CHALLENGE:
Comb the records below for the string "code" and copy each line where it turns up.

>> start RECORDS FOR THIS TASK

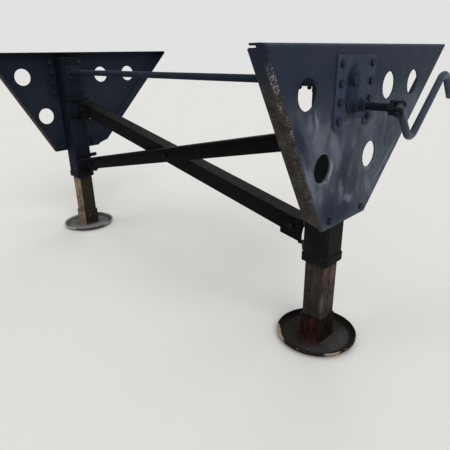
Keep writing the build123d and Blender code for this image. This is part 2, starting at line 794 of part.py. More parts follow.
# Crank handle, a bent round bar with a flattened tongue on the pin
tongue_start = pin_place - pin_across * (tongue_thickness / 2)
tongue_plane = Plane(origin=tongue_start, x_dir=(1, 0, 0), z_dir=pin_across)
with BuildPart() as crank_handle:
    bar_start = pin_place + drop_line * tongue_reach
    corner_low = pin_place + drop_line * handle_drop
    corner_high = corner_low + pin_across * handle_arm
    grip_end = corner_high + drop_line * handle_grip
    with BuildLine() as bar_path:
        FilletPolyline(bar_start, corner_low, corner_high, grip_end, radius=handle_bend)
    with BuildSketch(Plane(origin=bar_start, x_dir=(1, 0, 0), z_dir=drop_line)):
        Circle(handle_size / 2)
    sweep(path=bar_path.line)
    with BuildSketch(tongue_plane):
        Circle(tongue_width / 2)
    extrude(amount=tongue_thickness)
    # the tongue runs from the pin into the bar
    with BuildSketch(Plane(origin=pin_place, x_dir=(1, 0, 0), z_dir=drop_line)):
        Rectangle(tongue_width, tongue_thickness)
    with BuildSketch(Plane(origin=bar_start + drop_line * tongue_blend, x_dir=(1, 0, 0), z_dir=drop_line)):
        Rectangle(tongue_thickness, tongue_thickness)
    loft()
    with BuildSketch(fork_plane):
        Circle(pin_size / 2 + running_gap)
    extrude(amount=fork_width, mode=Mode.SUBTRACT)
save(crank_handle.part, "crank_handle")
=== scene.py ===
"""Looks of the landing gear of a semi trailer: paint, rust, welds and bolts, floor, lamps and camera."""
import math
from itertools import product

import bpy
import numpy as np
from bpy.props import FloatProperty, FloatVectorProperty, IntProperty, PointerProperty
from mathutils import Matrix, Vector


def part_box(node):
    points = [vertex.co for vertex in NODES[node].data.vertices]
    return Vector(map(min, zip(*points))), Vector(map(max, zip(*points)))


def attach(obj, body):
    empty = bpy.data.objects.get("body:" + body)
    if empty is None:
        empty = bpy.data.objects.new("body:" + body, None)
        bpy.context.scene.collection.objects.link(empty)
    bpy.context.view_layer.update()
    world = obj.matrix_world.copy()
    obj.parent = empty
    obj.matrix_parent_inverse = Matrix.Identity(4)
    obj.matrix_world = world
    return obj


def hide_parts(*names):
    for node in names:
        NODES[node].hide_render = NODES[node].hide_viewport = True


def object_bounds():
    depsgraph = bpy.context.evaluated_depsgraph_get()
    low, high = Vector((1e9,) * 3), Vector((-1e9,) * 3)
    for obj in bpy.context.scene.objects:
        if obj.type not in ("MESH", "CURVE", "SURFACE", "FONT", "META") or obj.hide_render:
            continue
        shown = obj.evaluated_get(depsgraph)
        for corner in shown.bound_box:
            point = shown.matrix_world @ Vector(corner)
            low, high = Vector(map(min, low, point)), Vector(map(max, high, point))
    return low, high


bl_info = {
    "name": "Trailer landing gear",
    "version": (1, 0, 0),
    "blender": (4, 5, 0),
    "location": "View3D > Sidebar > Landing gear",
    "description": "Finishes the landing gear of a semi trailer and sets it on a studio floor",
    "category": "Object",
}

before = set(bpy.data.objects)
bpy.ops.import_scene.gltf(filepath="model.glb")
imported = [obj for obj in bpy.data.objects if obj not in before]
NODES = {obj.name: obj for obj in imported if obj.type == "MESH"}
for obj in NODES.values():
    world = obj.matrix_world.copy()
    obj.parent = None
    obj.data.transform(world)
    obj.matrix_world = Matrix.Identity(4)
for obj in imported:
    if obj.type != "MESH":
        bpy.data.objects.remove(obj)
CAD_BOX = [list(corner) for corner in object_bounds()]
GROUND = CAD_BOX[0][2]
SIDES = {"left": 1.0, "right": -1.0}
FOOT_SLOTS = {"left": "rusty_foot", "right": "plain_foot"}
ACROSS, LEVEL, UPRIGHT = np.array((1.0, 0.0, 0.0)), np.array((0.0, -1.0, 0.0)), np.array((0.0, 0.0, 1.0))

# Bolts: size, head across its flats, heights of head and nut, thread past the nut, and the smaller bolts
BOLT_SIZE, BOLT_HEAD, BOLT_HEAD_HEIGHT, NUT_HEIGHT, BOLT_END = 0.015875, 0.024, 0.010, 0.014, 0.0039
COUPLING_BOLT, FORK_BOLT = 0.0095, 0.0127

# Bolts of a wing plate: y of its columns, first height, pitch and number of rows, y and z of the low bolts
PLATE_COLUMNS, PLATE_FIRST_ROW, PLATE_ROW_PITCH, PLATE_ROWS = (-0.088, 0.112), -0.061, 0.060, 4
PLATE_LOW_BOLTS = ((-0.085, -0.600), (0.145, -0.600))

# Braces: thickness, height where they cross, x and rise of their end bolts. Brackets: thickness, shelf bolt
BRACE_STEEL, BRACE_CROSSING, BRACE_END, BRACE_RISE = 0.00635, -0.5215, 0.83485, 0.17824
BRACKET_STEEL, SHELF_BOLT_X, SHELF_BOLT_Y = 0.008, 0.90685, 0.024

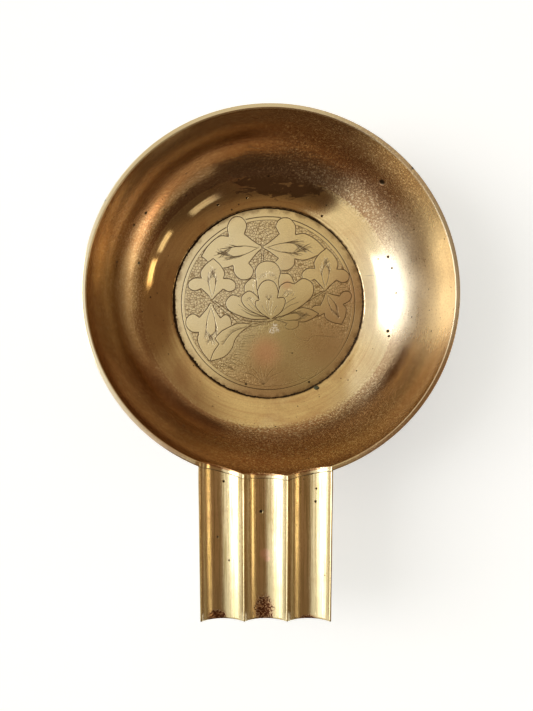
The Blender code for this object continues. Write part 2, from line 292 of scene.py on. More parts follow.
def make_bowl():
    """The dish as one closed surface: rows round its section, and columns round its axis."""
    near_x = column_places() + HANDLE_X
    mid_r = RIM_R - WALL / 2
    first, last = math.asin(near_x[0] / mid_r), math.asin(near_x[-1] / mid_r)
    far = np.linspace(last, 2 * math.pi + first, 330)[1:-1]
    angle = np.concatenate([np.arcsin(near_x / mid_r), far])
    near = np.arange(len(angle)) < len(near_x)
    x_top = mid_r * np.sin(angle)
    from_handle = np.abs(x_top - HANDLE_X)
    near_weight = np.where(near, 1 - smoothstep(27 * MM, 45 * MM, from_handle), 0)
    top_z = np.where(near, flute_height(x_top - HANDLE_X), RIM_Z)

    inner_r, inner_z = inside_curve()
    inner_length = lengths_along(inner_r, inner_z)
    outer_r, outer_z = inside_curve(WALL)
    keep = outer_z > SEAT_Z + 0.2 * MM
    outer_r, outer_z = outer_r[keep], outer_z[keep]
    outer_length = lengths_along(outer_r, outer_z)

    rows_r, rows_z = [], []
    inner_end = np.interp(top_z - LIP_INNER_ROUND, inner_z, inner_length)
    for t in np.linspace(0.014, 1, INSIDE_ROWS):
        rows_r.append(np.interp(inner_end * t, inner_length, inner_r))
        rows_z.append(np.interp(inner_end * t, inner_length, inner_z))
    past_handle = np.where(near, smoothstep(HANDLE_HALF, HANDLE_HALF + 1.5 * MM, from_handle), 1)
    outer_share = past_handle * 0.9 + 0.1
    outer_end = np.interp(top_z - LIP_OUTER_ROUND * outer_share, outer_z, outer_length)
    lip_in = rows_r[-1]
    lip_out = np.where(from_handle < HANDLE_HALF, np.interp(outer_end, outer_length, outer_r), RIM_R)
    lip_out = np.where(near, np.minimum(lip_out, RIM_R), RIM_R)
    width = lip_out - lip_in
    for t in (0.03, 0.08, 0.14, 0.22, 0.38, 0.6, 0.76, 0.85, 0.92, 0.97):
        inner_drop = rounding(width * t, LIP_INNER_ROUND)
        outer_drop = rounding(width * (1 - t), LIP_OUTER_ROUND) * outer_share
        rows_r.append(lip_in + width * t)
        rows_z.append(top_z - (inner_drop + outer_drop))
    lip_end = len(rows_r) + 1
    for t in np.linspace(1, 0, OUTSIDE_ROWS):
        rows_r.append(np.minimum(np.interp(outer_end * t, outer_length, outer_r), RIM_R))
        rows_z.append(np.interp(outer_end * t, outer_length, outer_z))
    seat = beside(SEAT_R, SEAT_Z, ((0, 0), (-1.5, 0)))
    throat = beside(HOLE_R, SEAT_Z, ((2, 0), (0, 0), (-0.02, 0.4)))
    edge = beside(HOLE_R, FLOOR_Z, ((-0.02, -0.42), (0.03, -0.25), (0.12, -0.12), (0.28, -0.02)))
    for r, z in seat + throat + edge:
        rows_r.append(np.full_like(angle, r))
        rows_z.append(np.full_like(angle, z))
    r, z = np.array(rows_r), np.array(rows_z)
    # near the handle the columns stand upright, so that the ridges' sides run along them
    upright = near_weight * smoothstep(-14 * MM, -6 * MM, z - RIM_Z) * smoothstep(58 * MM, 64 * MM, r)
    x = x_top * (upright + (1 - upright) * r / mid_r)
    side = np.where(np.cos(angle) >= 0, 1.0, -1.0)
    y = AXIS_Y - side * np.sqrt(np.clip(r**2 - x**2, 0, None))
    bowl = grid_object("burner_bowl", np.stack([x, y, z], -1), True, True)
    add_values(bowl, "outside", (np.arange(len(rows_r)) > lip_end)[:, None] + 0 * angle)
    return bowl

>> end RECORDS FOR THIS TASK

RESPONSE TO THIS EXERCISE:
Keep writing the build123d and Blender code for this image. This is part 2, starting at line 794 of part.py. More parts follow.
The Blender code for this object continues. Write part 2, from line 292 of scene.py on. More parts follow.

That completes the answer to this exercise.